In Italia più che altrove, forse per la nostra familiarità con pulpiti e prediche, quello dell'editorialista è un mestiere scivoloso. Si corre spesso il rischio di prendersi troppo sul serio salendo su quelle due colonne e illudendosi di poter indicare all'Italia e al mondo la via da percorrere. Edmondo Berselli sapeva invece confortare il lettore, con una scrittura priva di quel "duro monito" che nell'editorialismo italiano è il perno classico dell'argomentazione. Non perché non prendesse sul serio quanto scriveva, ma perché lo faceva ricorrendo a un metodo che mescolava (con le sue parole) «il Sopra e il Sotto, l'Alto e il Basso, il Cotto e il Crudo» senza mai perdersi nella rappresentazione effimera della politica, dello sport o dello spettacolo. Perché in Italia nell'effimero si affoga e ci si nasconde, mentre Berselli non si è mai sottratto alle sue passioni politiche e culturali. Ricorrendo spesso, nei suoi momenti migliori, a quella cattiveria che i cultori dell'effimero non conoscono né sanno maneggiare.
Quel metodo era nato con il suo primo vero libro, Il più mancino dei tiri, arrivato nel 1995 dopo alcuni anni di scrittura sui quotidiani. Un libro poi celeberrimo, dove il calcio era solo un espediente per raccontare la fine da poco consumata dei partiti della prima repubblica e nel quale Berselli enunciava così il proprio programma: «Con un sentimento piuttosto romantico confido in una storia in cui tutto è sincronico.

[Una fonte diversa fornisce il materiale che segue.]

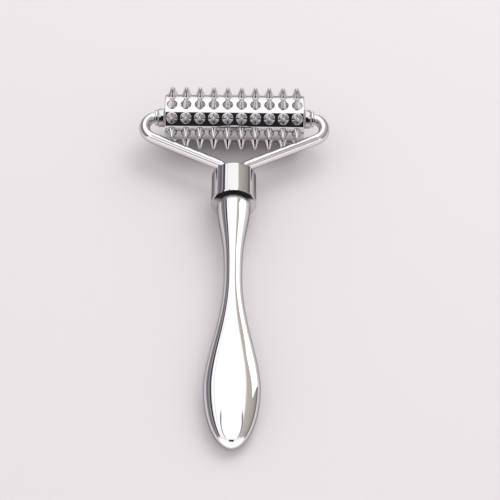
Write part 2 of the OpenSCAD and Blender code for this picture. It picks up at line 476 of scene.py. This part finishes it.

Considero contemporanei Mammolo e Pisolo come John Lennon e Woody Allen, il Grande Blek e Giuliano Amato, Felice Gimondi e Romano Prodi».
Una coincidenza sfortunata ha voluto che proprio nel giorno della scomparsa di Berselli il ministro Sacconi se ne sia uscito con un attacco al «nichilismo delle generazioni degli anni 70 che sono entrate nei mestieri dell'educazione, della magistratura e dell'editoria... per infrattarsi. Perché è sempre meglio che lavorare». Non so quale editoria (né quale educazione o magistratura) abbia in mente Sacconi, ma so che proprio la cucina editoriale aveva portato al giovane Berselli tutto il contrario del nichilismo.
Tra i suoi molti libri, uno era quello che teneva in maggior cura. Lo dichiarava ogni volta con la medesima formula, nei risvolti di copertina che redigeva certamente di propria mano: «Il suo libro più importante è Post-italiani. Cronache di un paese provvisorio. Un libro fondamentale perché impietoso, quasi feroce nel ritrarre le ideologie e i protagonisti di una transizione italiana che già allora ci appariva infinita e sfinente».
Vi troviamo una galleria d'interpretazioni che ancora oggi non hanno perso un grammo di verità. Gianfranco Fini con «la sua mitologia, come il suo stile, in perpetua metamorfosi». I postcomunisti con il loro «volatile sincretismo progressista», «presi alla sprovvista dalle mutazioni sociali intervenute nel paese... e illusi che bastasse lasciar trapelare un filantropismo di fondo, una tonalità socialista leggermente commossa con un retrogusto dolceamaro di lacrime». I miti del progressismo light, come Nanni Moretti o Roberto Benigni, su cui si abbatteva senza remore. «Il solo pensiero di una scuola cinematografica morettiana, con epigoni e seguaci, mette una certa inquietudine. Ci mancherebbe pure la Sacher-Tendenz», mentre La vita è bella vi appariva per quello che era: «Poche le voci a sinistra che si levino a dire: ma signori, questo film è una stronzata».
Negli anni successivi al 2003, che dopo la collaborazione con il Sole 24 Ore lo videro firmare per Repubblica e l'Espresso, la cattiveria di Berselli si sarebbe stemperata in una rappresentazione quasi passionale dei tormenti del centro-sinistra. Come nel sottotitolo al suo Sinistrati, cioè Storia sentimentale di una catastrofe politica, l'ultimo suo libro politico venuto subito dopo il voto del 2008, nel quale gli eterni perdenti di questo ventennio sono trattati con la benevolenza di un progressista che non aveva mai rinunciato all'intelligenza dell'ottimismo.